Maybe with the distro plate, there were too many 90 degrees turns for the water flow, reducing flow etc

unsure how 1 x 360 can cool the gpu and cpu to a decent temp, yet 2 x 240 i.e. 1 x 240 for the cpu and 1 x 240 for the gpu couldnt keep it this cool.

Will give it a few weeks to see if the temps creep up
 
There is a logical reason for these things

Your temp is higher because of one of these:

- Temp in your room is higher
- Blocks/Radiator/Pump has gunk
- Pump flow rate performance is reducing
- Thermal pads on block failing
- Thermal paste on block failing
- Coolant is breaking down
- Added other new components into PC
- Fans not spinning at same rpm
 
Cheers for the replies folks.

Pump failed on me a few days ago so changed up the water cooling a bit.
Removed the 2 x 240 Radiators, and the Distro Plate.
Added a 1 x 360 Radiator and the EK Kinetic Pump and large res and a simple loop.

Straight away pump speeds are much better than the X-top 4.2, Max previously 4.2 flow rate, now it touches 5.25.
Temps during gameplay are CPU - 54, GPU - 45 degrees at maximum Graphics too, so not too bad there.

Maybe with the distro plate, there were too many 90 degrees turns for the water flow, reducing flow etc

unsure how 1 x 360 can cool the gpu and cpu to a decent temp, yet 2 x 240 i.e. 1 x 240 for the cpu and 1 x 240 for the gpu couldnt keep it this cool.

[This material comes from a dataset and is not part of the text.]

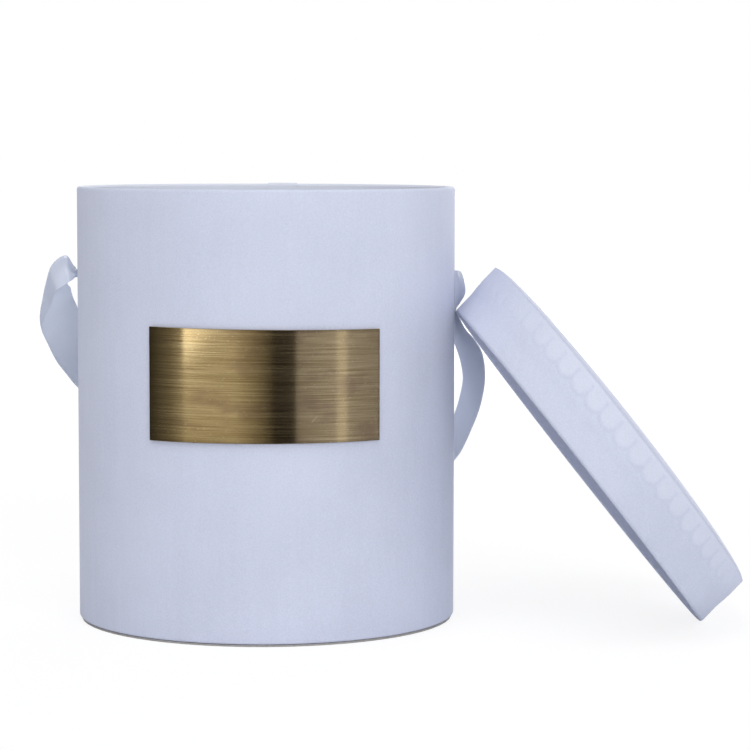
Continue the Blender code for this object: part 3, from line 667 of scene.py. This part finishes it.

Will give it a few weeks to see if the temps creep up

water flow rates have been proven to not matter except if the rate is very very low. I would suggest checking the two 240 rads you took out. How much dust is there? The most likely reason is simply that the 360 is clean and the 240's weren't.
 
So...

Purchased some Grissly Kryonaut paste, removed everything, and cleaned out both blocks (CPU, GPU). Redone the thermal pads on the Vrams too.

After a large leak from the cpu block (My fault) and a bath in 99% Iso Prop for the Motherboard, NVME and GPU. Redone all the lines.

Now sitting perfect

During Gameplay, CPU (54 Degrees), GPU (41 Degrees), Idle CPU (29 Degrees), GPU (27 Degrees).

Only tested on Vanguard and Assetto Corsa.